第57回日本作業療法学会

講演情報

ポスター

運動器疾患

[PD-6] ポスター:運動器疾患 6

2023年11月10日(金) 17:00 〜 18:00 ポスター会場 (展示棟)

[PD-6-2] Zone7伸筋腱断裂を伴った経舟状月状骨周囲脱臼に対する作業療法の経験

安藤 幸助1, 兵道 哲彦1, 栗原 将太1, 石坂 奈津弥1, 牛島 貴宏2 (1.株式会社麻生飯塚病院リハビリテーション部, 2.株式会社麻生飯塚病院整形外科)
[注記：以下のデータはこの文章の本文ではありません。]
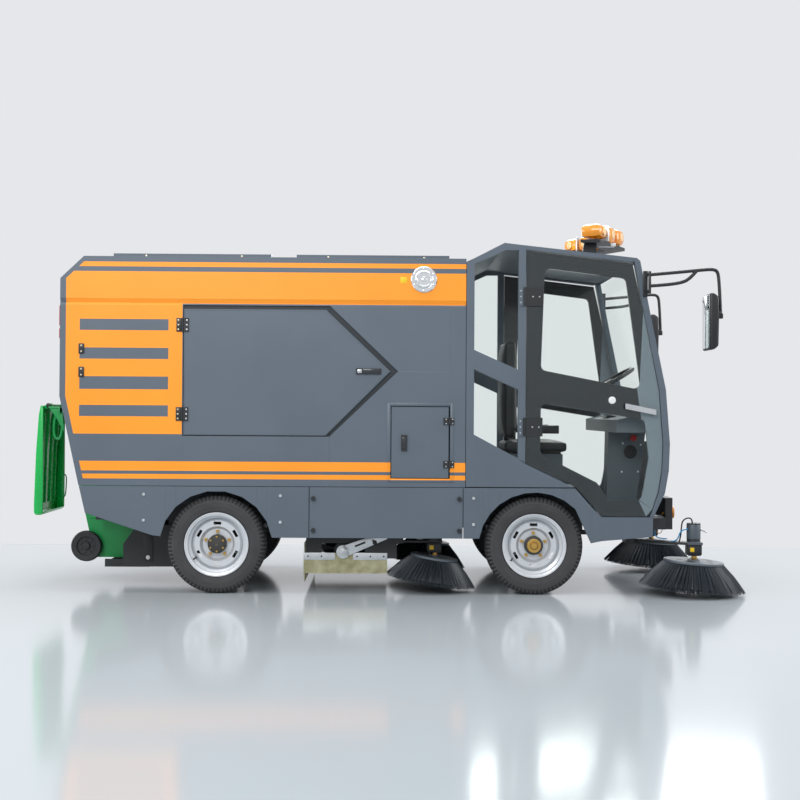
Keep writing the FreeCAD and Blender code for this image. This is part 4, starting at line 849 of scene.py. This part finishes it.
def mirrorHead(hand, side):
    y = mirror["out"] * side
    bm = bmesh.new()
    outline = [(2979, 1506), (3004, 1506), (3034, 1530), (3037, 1700), (3034, 1828), (3004, 1850),
               (2979, 1850)]
    addPlate(bm, [at(x, y - 94 * side, z) for x, z in outline], (0, 0.188 * side, 0), 0.012)
    addRod(bm, at(3040, y, 1712), at(3040, y, 1752), 0.012, 16, edge=0.002)
    shell = finishPiece("mirrorShell" + hand, bm, blackPlastic, "mirror_" + hand.lower())
    bm = bmesh.new()
    addPlate(bm, [at(2977, y + a, z) for a, z in ((-84, 1518), (84, 1518), (84, 1838), (-84, 1838))],
             (0.0015, 0, 0), 0.0006)
    finishPiece("mirrorPane" + hand, bm, mirrorGlass, "mirror_" + hand.lower())
    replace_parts(shell, "mirror_head_" + hand.lower())


armTubes = [mirrorArm(hand.title(), side) for hand, side in sides]
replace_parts(armTubes[0], "mirror_arms")
for hand, side in sides:
    mirrorHead(hand.title(), side)
print("mirrors made")

# hinges, catches, screws and stickers on the body
screw = {"radius": 4.2, "proud": 3.2}


def addScrew(bm, x, z, side, y=750, radius=None, proud=None):
    # pan head with a hex recess, axis square to the side panel
    radius = radius or screw["radius"]
    proud = proud or screw["proud"]
    base, top = at(x, y * side, z), at(x, (y + proud) * side, z)
    profile = [(0, 0), (radius, 0), (radius, proud * 0.45), (radius * 0.8, proud * 0.9),
               (radius * 0.42, proud), (radius * 0.42, proud * 0.5), (0, proud * 0.5)]
    addLathe(bm, [(r / 1000, h / 1000) for r, h in profile], base, top - base, 16)


def bodyFittings(hand, side):
    body = "service_door_" + hand
    plates, screws, doorScrews = bmesh.new(), bmesh.new(), bmesh.new()
    for z in (1100, 1646):
        addBox(plates, at(-250, 750.2 * side, z - 42), at(-219, 754.6 * side, z + 42), 0.0012)
        for dz in (-28, 0, 28):
            addScrew(screws, -238, z + dz, side, 754.4, 6)
            addScrew(doorScrews, -186, z + dz, side, 754.8, 6)
    for z in (1354, 1497):  # black two-screw catches on the rear panel
        addBox(plates, at(-846, 750.2 * side, z - 31), at(-812, 759 * side, z + 31), 0.004)
        addScrew(screws, -829, z - 18, side, 758.8, 6)
        addScrew(screws, -829, z + 18, side, 758.8, 6)
    for x in (-458, 135, 672, 1269):  # roof cover screws
        addScrew(screws, x, 2081, side, 640, 7, 4)
    finishPiece("bodyHingePlates" + hand.title(), plates, blackPlastic, "chassis")
    finishPiece("bodyScrews" + hand.title(), screws, yellowScrews, "chassis")
    addBox(doorScrews, at(860, 759 * side, 1358), at(886, 762 * side, 1380), 0.001)
    finishPiece("doorScrews" + hand.title(), doorScrews, zinc, body)
    # paddle latch dished into its black plate
    paddle = bmesh.new()
    addBox(paddle, at(893, 759.5 * side, 1356), at(998, 763 * side, 1382), 0.003)
    finishPiece("doorPaddle" + hand.title(), paddle, doorBlack, body)
    # folded edge of the leaf
    lip = bmesh.new()
    inner = [(-198, 978), (662, 978), (1046, 1369), (662, 1738), (-198, 1738)]
    for a, b in zip(inner, inner[1:] + inner[:1]):
        addRod(lip, at(a[0], 749.2 * side, a[1]), at(b[0], 749.2 * side, b[1]), 0.0022, 8)
    finishPiece("doorFold" + hand.title(), lip, slatePaint, body)


# yellow-passivated screw heads: pale gold, half metal
yellowScrews = plainMaterial("passivatedScrew", "#D9D2BE", "#C2B48C", 0.3, (90.0, 0.1, 0.0004),
                            (40.0, 0.8), Metallic=0.7)
for hand, side in sides:
    bodyFittings(hand, side)

hatch = {"rear": 1066, "front": 1430, "low": 712, "high": 1156, "rim": 20}


def hatchTrim():
    r = hatch["rim"]
    bm = bmesh.new()
    x0, x1, z0, z1 = hatch["rear"] - 2, hatch["front"] + 2, hatch["low"] - 2, hatch["high"] + 2
    for low, high in (((x0 - r, z0 - r), (x0, z1 + r)), ((x1, z0 - r), (x1 + r, z1 + r)),
                      ((x0, z0 - r), (x1, z0)), ((x0, z1), (x1, z1 + r))):
        addBox(bm, at(low[0], -749.8, low[1]), at(high[0], -752, high[1]), 0.0009)
    finishPiece("hatchSurround", bm, sidePaint, "chassis")
    plates, screws, doorScrews = bmesh.new(), bmesh.new(), bmesh.new()
    for z in (800, 1064):
        addBox(plates, at(1436, -752, z - 22), at(1456, -755, z + 22), 0.001)
        for dz in (-13, 13):
            addScrew(screws, 1446, z + dz, -1, 754.8, 4.5)
            addScrew(doorScrews, 1406, z + dz, -1, 754.8, 4.5)
    finishPiece("hatchHingePlates", plates, blackPlastic, "chassis")
    finishPiece("hatchScrews", screws, zinc, "chassis")
    finishPiece("hatchDoorScrews", doorScrews, zinc, "access_door")
    bm = bmesh.new()
    addBox(bm, at(1137, -759.5, 896), at(1159, -763, 966), 0.003)
    finishPiece("hatchPaddle", bm, doorBlack, "access_door")
    bm = bmesh.new()
    addBox(bm, at(1120, -749.8, 1912), at(1160, -750.6, 1950), 0.0003)
    finishPiece("bodySticker", bm, yellowLabel, "chassis")


hatchTrim()

filler = {"spot": (1265, 1935), "flange": 80, "cap": 54}


def fillerCap():
    x, z = filler["spot"]
    bm = bmesh.new()
    r, c = filler["flange"], filler["cap"]
    profile = [(0, 0), (r, 0), (r, 5), (r - 3, 8), (c + 5, 9.5), (c + 1, 8.5), (c + 1, 6), (c, 6), (c, 20),
               (c - 4, 23.5), (c - 12, 23.5), (c - 14, 21), (16, 21), (14, 23.5), (0, 23.5)]
    addLathe(bm, [(a / 1000, b / 1000) for a, b in profile], at(x, -750.4, z), (0, -1, 0), 72)
    for k in range(6):
        turn = math.tau * (k + 0.5) / 6
        spot = at(x + 67 * math.cos(turn), -758.2, z + 67 * math.sin(turn))
        addRod(bm, spot, spot + Vector((0, -0.003, 0)), 0.006, 12, edge=0.001)
    addBox(bm, at(x - 10, -773.8, z - 2.5), at(x + 10, -774.2, z + 2.5), 0.0003)
    cap = finishPiece("fillerCap", bm, chrome, "filler_cap")
    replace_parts(cap, "filler_cap")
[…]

【はじめに】Zone7伸筋腱断裂では条件が整っていれば早期運動療法が選択されるが,骨折や皮膚欠損などの合併があれば,3週間固定法が選択される.今回,高エネルギー外傷にてZone7伸筋腱断裂を合併した経舟状月状骨周囲脱臼症例を経験したので報告する.なお,今回の症例は,臨床経過等について既報(臨床雑誌整形外科72巻13号)であるが,本発表では作業療法的な知見を中心に報告する.また,症例には本報告に対して説明し同意を得た.
【症例】20歳代男性,仕事中にプレス機に挟まれ受傷し,救急搬送.右経舟状月状骨周囲脱臼,尺骨茎状突起骨折,Zone7での長・短橈側手根伸筋腱,示指から小指までの総指伸筋腱,示指伸筋腱断裂を認め,同日,創外固定術を施行.術後5日目に骨接合術,伸筋腱縫合術を施行した.
【経過】術翌日セラピィ開始.手関節は創外固定にて設定された背屈位,手指伸展位でスプリントを作成.セラピィは,MP関節他動内外転運動,牽引,回旋運動,DIP関節自他動屈伸運動,MP関節伸展位でのPIP・DIP関節他動屈曲運動より開始し,浮腫に対して患手挙上を徹底させた.術後3週より伸展不足に注意し,日中はPIP関節以遠を自動屈伸運動できるようにカット,PIP・DIP関節伸展位でのMP関節他動屈曲運動,MP関節他動伸展保持・自動伸展運動,回内外運動を追加.夜間はスプリントにて伸展位を継続した.術後4週で創外固定除去.術後5週でMP関節以遠を自動屈伸できるようにカットし粗大物の把持訓練を開始.術後6週より手関節自他動掌背屈運動開始.病棟ADLでは,スプリント装着下にて食事動作,整容動作,更衣動作など軽作業より開始.術後8週でスプリントはADL動作にて疼痛を伴う活動時の装着とし,夜間スプリントからカペナー・ストラップに変更.術後12週でスプリントを終日除去,ADLでの制限を解除し,手関節制限に対して,持続的他動運動,荷重訓練を開始.職場での作業を想定して,重量物は前腕支持にて運ぶなどの動作指導を行い,術後19週にて職場復帰となりリハビリ終了となった.
【結果】終了時(術後19週),% TAMは,示指97.4%,中指95.8%,環指92.4%,小指96.6%.手関節自動/他動関節可動域は,掌屈60度/65度,背屈40度/50度,回外65度/70度,回内60度/65度,橈屈15度/15度,尺屈30度/30度.握力は,21.8kgで健側比47%.VASは安静時0㎜,活動時16㎜.HAND20は19.5点.DASHはDisability13.3点,work43.8点.
【考察】本症例は, 経舟状月状骨周囲脱臼にZone7伸筋腱断裂を合併しており,3週固定法を選択した.野中らは,手指伸筋腱ZoneⅣ・Ⅴ・Ⅵ断裂修復術後に対する固定法時の後療法の工夫として,3週間の固定期間にMP関節他動内外転運動,牽引,回旋運動を行い,術後8週経過時%TAMは平均94%と良好な成績を得ている.本症例においても同様の運動実施した結果,術後8週経過時%TAMは手根部での伸筋腱癒着による腱性拘縮,手関節固定による筋性拘縮により,平均58%であったが,スプリント療法を併用し作業療法以外でもADLでの使用を促すことで,最終評価では,%TAM平均95.5%を獲得し,手関節に関節可動域制限は残存したが復職することができた.今回,3週間固定法を選択した場合でも固定期間中,MP関節他動内外転運動,牽引,回旋運動を行い,できる限り手指拘縮を最小限にとどめ,固定期間終了に伴い円滑に瘢痕組織を伸張することができた.また,骨折部の再転位に注意し縫合腱の治癒過程に合わせ,ADLでの使用を促し動作指導を行うことで職場復帰が可能となった.